Can I use a pressure cooker to speed up the broth?

Yes, with caveats. A pressure cooker produces tender meat and extracted collagen in about 45 minutes at high pressure, but the broth will typically be less milky and more clear than the stovetop version. The extended stovetop simmer creates a specific emulsion that pressure cooking doesn't fully replicate. It's faster, but the result is different.

What does gukbap taste like? I've never had it.

Clean, deeply savory, and subtly rich — closer to a refined bone broth than a heavy stew. The broth itself is mild and almost neutral before condiments. The salt, heat, and fermented funk come from what you add at the table. It's a study in restraint: the broth carries the bowl, and everything else supports it.

Why do I add the rice separately instead of cooking it in the broth?

Rice cooked directly in broth releases starch into the liquid, thickening it to a porridge-like consistency and muddying the clean broth flavor. Separately cooked rice keeps its texture, the broth keeps its clarity and body, and you can control the ratio in each bowl individually.

Is gukbap actually good for gut health?

The collagen-rich bone broth contains gelatin, which some research suggests supports gut lining integrity. The fermented condiments — particularly kimchi — are probiotic-dense and actively support gut microbiome diversity.
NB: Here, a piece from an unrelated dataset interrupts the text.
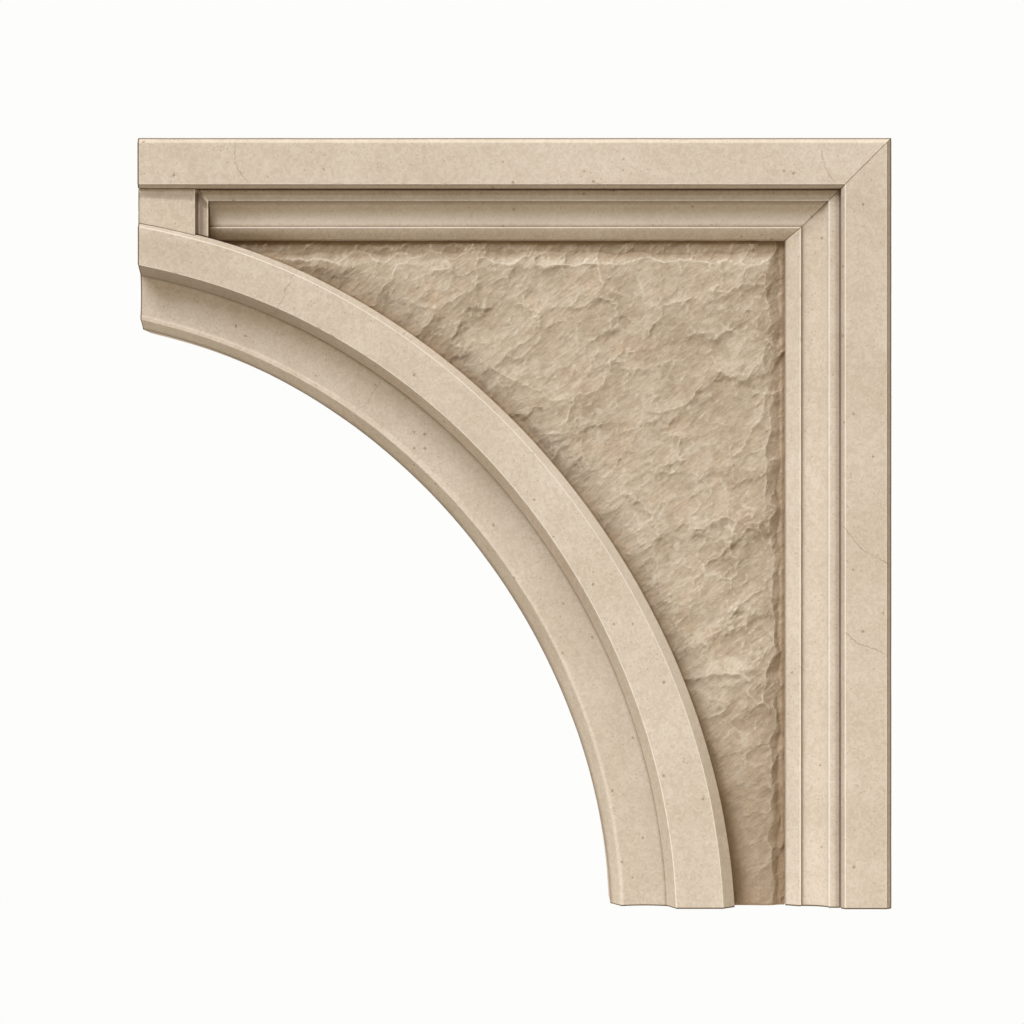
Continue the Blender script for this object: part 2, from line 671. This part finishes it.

Together, they make gukbap one of the more genuinely functional traditional Korean dishes, not just anecdotally but mechanistically.

How do I know when the brisket is done?

A chopstick or thin skewer should pass through the thickest part with zero resistance — the texture should feel like pushing through soft butter. If there's any springback or chewiness, give it another 20-30 minutes. Undercooked brisket is chewy and unpleasant; properly braised brisket pulls apart along natural grain lines with almost no effort.